Solving Afghanistan requires knowing what you want to do in the country in the first place

There's an interesting, somewhat irrelevant article on CNN from a former Soviet general who occupied Afghanistan during the era of the Soviet Union. The article makes the mistake of allowing the general to make the argument that the United States is doing the same thing in Afghanistan that the Soviet Union was: Installing a government that is friendly to the occupying country.

And that's the problem right there. The reason the United States is in Afghanistan was NEVER about establishing democracy. Oh sure, we're slowly coming to try to do that, but that's not why we went there. We forget why we went there when we invaded. We didn't go there to conduct a regime change. We went there to kick some ass. Kick some Taliban ass and to kick it all across Afghanistan until we couldn't find anymore Taliban ass to kick anymore. Then we should have done what any angry mob does: Go home.

Our reason for being in Afghanistan was vengeance. There's really no denying that. We went there because we were certain the Taliban were hiding Al Qaeda. So we invaded and slaughtered the Taliban stronghold. Now, well, we're sitting around and letting them come back to power.

What we should have done was wipe them out and then leave. Maybe stop for ice cream, but then just leave.
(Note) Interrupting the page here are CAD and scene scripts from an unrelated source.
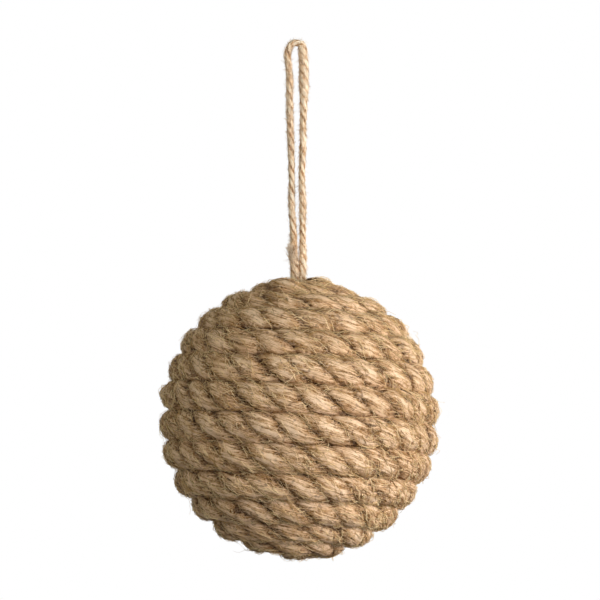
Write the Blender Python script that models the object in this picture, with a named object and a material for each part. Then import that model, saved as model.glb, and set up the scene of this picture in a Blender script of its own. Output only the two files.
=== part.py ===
"""Hanging rope ball: jute rope wound round a foam ball and hung from a loop of twine.

Metres, +Z up. The origin is the point inside the top of the loop that bears on the hook.
"""

import math

import bmesh
import bpy
from mathutils import Vector

MM = 0.001

# Foam core
CORE_DIAMETER = 80.0 * MM
CORE_SEGMENTS = 48
CORE_RINGS = 32

# Rope, 10 mm jute that draws down a little as it is wound tight
ROPE_DIAMETER = 9.5 * MM
TURN_GAP_TOP = 0.45 * MM
TURN_GAP_BOTTOM = 1.0 * MM
POINTS_PER_TURN = 24
START_AZIMUTH = math.radians(-90.0)
START_LEAN = 0.6 * MM
END_HOLE = 1.65 * MM
END_LEAN = 3.4 * MM
TUCK_INSIDE = 3.25 * MM
TUCK_STEPS = 6
LEAST_TURN_GAP = 0.4 * MM

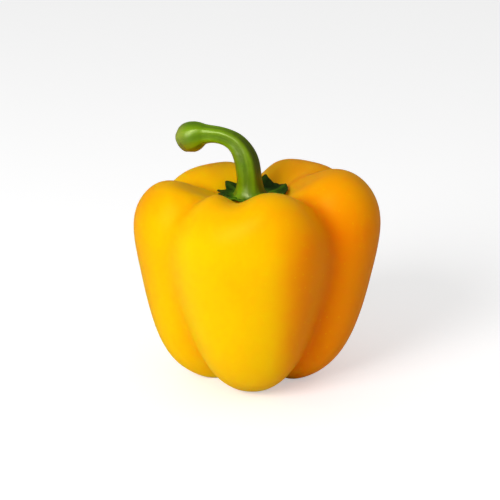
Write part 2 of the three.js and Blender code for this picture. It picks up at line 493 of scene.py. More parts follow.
class Shader(Tree):
    """A material under construction around one Principled shader."""

    groups: dict[Effect, bpy.types.NodeTree] = {}

    def __init__(self, name: str, **uniform: object) -> None:
        """Makes a material.

        Args:
            name: its name.
            uniform: values that are the same all over the surface, by socket name with
                underscores for spaces.
        """
        self.material = bpy.data.materials.new(name)
        self.material.use_nodes = True
        super().__init__(self.material.node_tree)
        self.principled = self.tree.nodes["Principled BSDF"]
        for key, value in uniform.items():
            self.principled.inputs[key.replace("_", " ")].default_value = value
        self.place = self.add("ShaderNodeTexCoord").outputs["Object"]

    def set(self, name: str, value: Value) -> None:
        """Links a varying value into the shader."""
        plug(self.tree, self.principled.inputs[name], value)

    def named(self, name: str) -> Field:
        """Reads a number that the mesh carries."""
        return self.field("ShaderNodeAttribute", output="Fac", attribute_name=name)

    def effect(self, kind: Effect, **inputs: Value) -> Field:
        """Places a shared group.

        Args:
            kind: which group.
            inputs: its values, by socket name with underscores for spaces.

        Returns:
            The group's output.
        """
        if kind not in self.groups:
            self.groups[kind] = {Effect.MOTTLE: mottle_group, Effect.GRAIN: grain_group}[kind]()
        values = {key.replace("_", " "): value for key, value in inputs.items()}
        node = self.tree.nodes.new("ShaderNodeGroup")
        node.node_tree = self.groups[kind]
        for key, value in values.items():
            plug(self.tree, node.inputs[key], value)
        return Field(self.tree, node.outputs[0])

    def stretched(self, across: float, along: float) -> bpy.types.NodeSocket:
        """The place on the piece, scaled so that a pattern is drawn out along Z."""
        inputs = {0: self.place, 1: (across, across, along)}
        return self.add("ShaderNodeVectorMath", inputs, operation="MULTIPLY").outputs[0]

    def bump(self, height: Value, depth: float, strength: float = 1.0) -> None:
        """Links a fine relief into the shader's normal.

        Args:
            height: a relief from 0 to 1.
            depth: its depth in millimetres.
            strength: how much of it shows.
        """
        inputs = {"Strength": strength, "Distance": depth * MM, "Height": height}
        self.set("Normal", self.add("ShaderNodeBump", inputs).outputs[0])


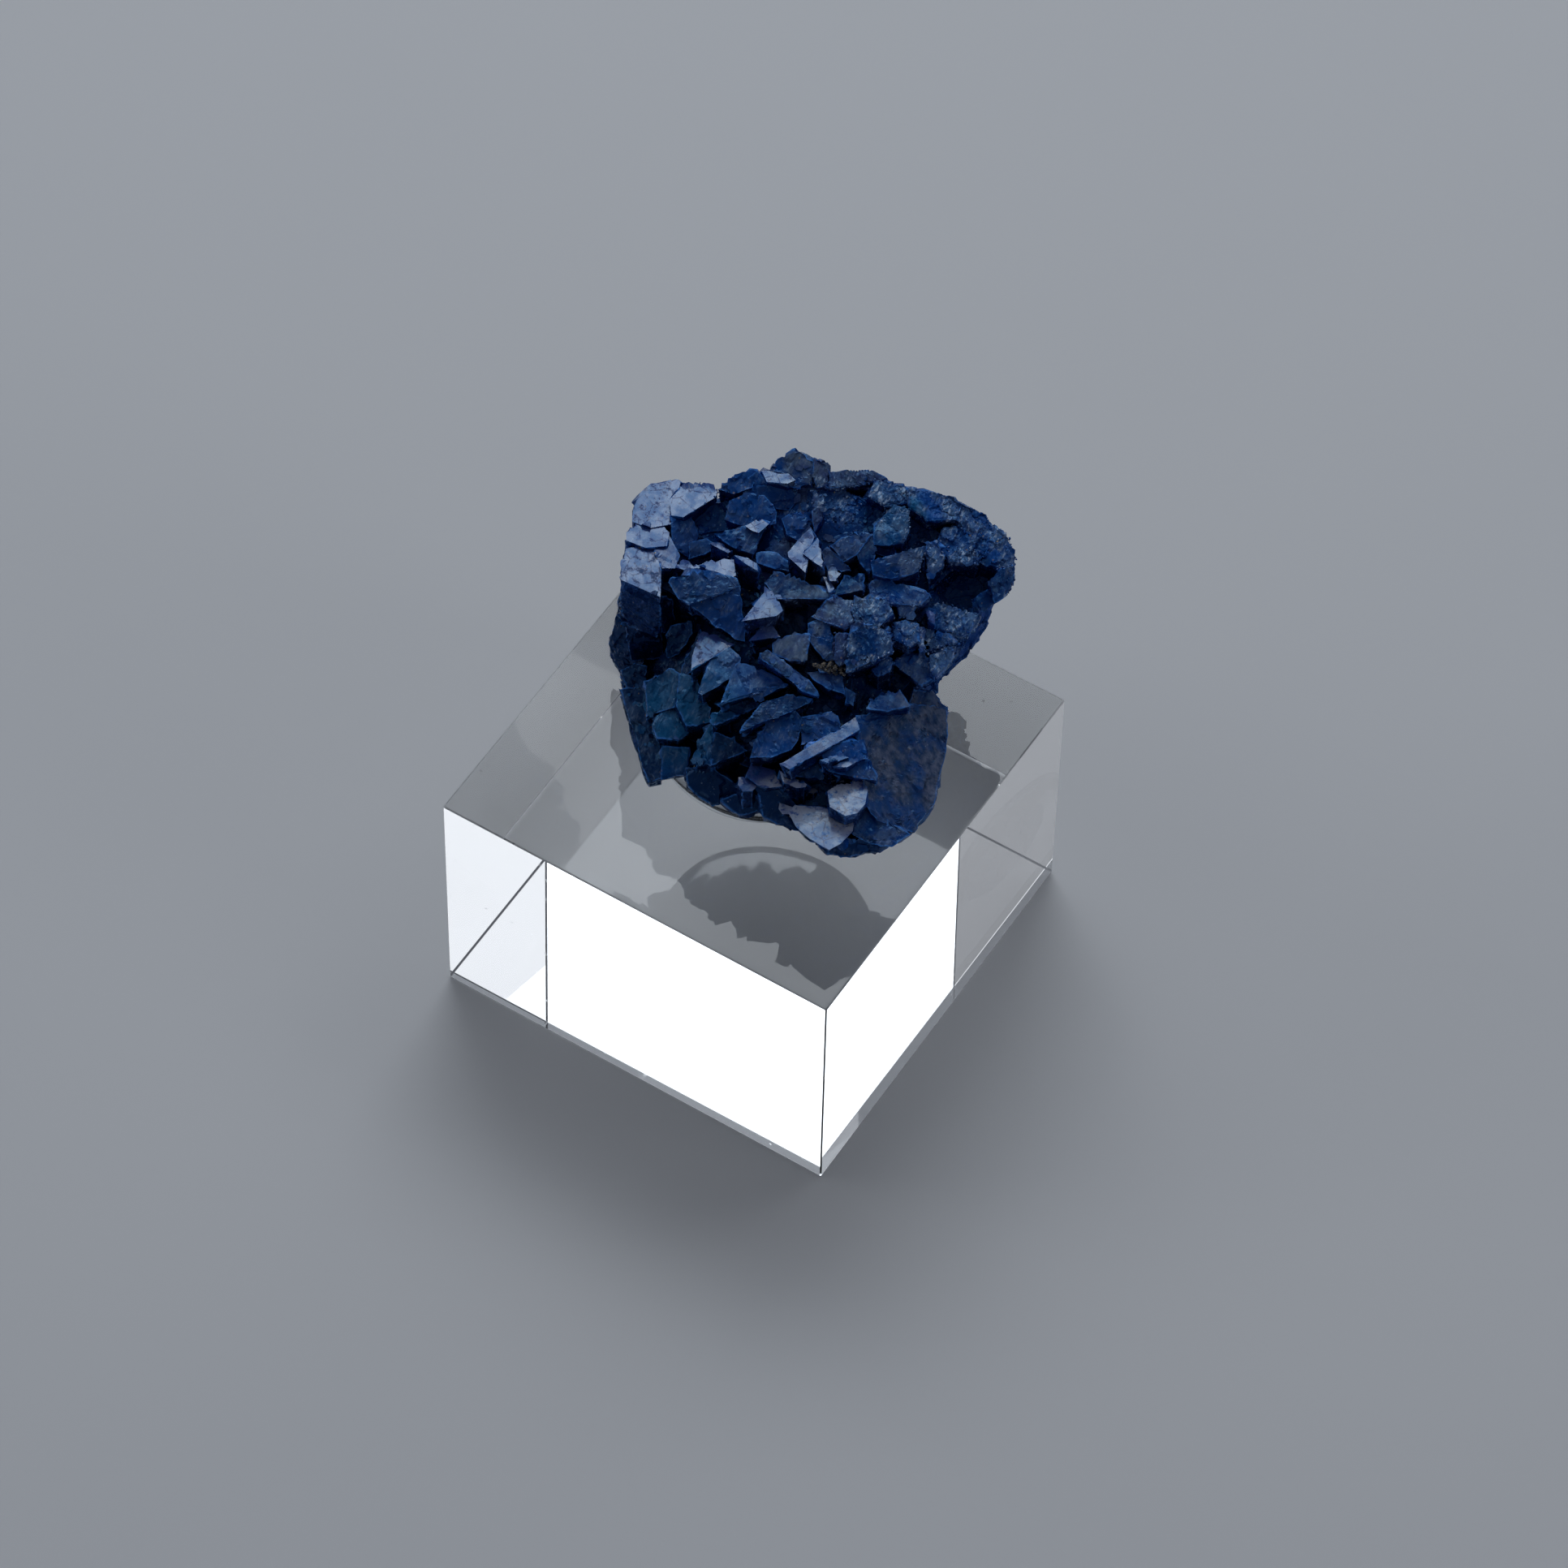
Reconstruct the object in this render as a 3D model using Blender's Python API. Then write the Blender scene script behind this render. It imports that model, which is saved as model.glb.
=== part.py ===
"""Azurite crystal cluster fixed with a clear putty pad on a clear acrylic display block.

The frame is +Z up, with its origin at the centre of the block's underside. The block's sides
lie along X and Y. Lengths below are in millimetres, and meshes are made in metres.

The cluster's display side is laid out in a display frame: u runs to the right, v up and w out
towards somebody who looks at the cluster from its front, from above. That frame's origin is
the centre of the block's top face.
"""

import math
import random
from dataclasses import dataclass

import bmesh
import bpy
from mathutils import Matrix, Vector
from mathutils.bvhtree import BVHTree

METRES = 0.001

# The display block and the pad on it.
BLOCK_SIDE = 50.0
BLOCK_HEIGHT = 33.0
BLOCK_CHAMFER = 0.15
GAP = 0.3
PAD_CENTRE = (-0.4, 3.2)
PAD_RADIUS = 13.1
PAD_THICKNESS = 1.2
PAD_ROUNDING = 0.45
PAD_SIDES = 40

# The display frame: where the eye stands round the block.
DISPLAY_AZIMUTH = 31.3
DISPLAY_ELEVATION = 53.8
DISPLAY_ROLL = 1.4
EYE_DISTANCE = 810.0

# The cluster.
FOOT_RADIUS = 9.6
FOOT_HEIGHT = 8.5
LEVEL_SLOPE = -0.731
CORE_DEPTH = 3.4
SKIN_DEPTH = 9.0
SEED = 20
SIDE_CRYSTALS = 55
RIM_CRYSTALS = 16
FILL_CRYSTALS = 16
SIDE_SUNK = 1.2
FILL_SUNK = -0.4
FARTHEST_OUT = 24.4
LOWEST = 0.8
FLAT_WITHIN = math.radians(1.0)
AZURITE_BLUE = (0.012, 0.045, 0.19, 1.0)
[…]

We've never been all that good at nation building. No one really is. As the Soviet general argues, the Afghans are going to do what the Afghans want to do. So let them. And if they piss us off again, we send in the Air Force, kick some ass, buy some more ice cream and then leave again.

That's really what we should be doing in Afghanistan. Sitting around and hoping they'll get together and make nice is never going to work. Sorry. It just doesn't work that way in the real world.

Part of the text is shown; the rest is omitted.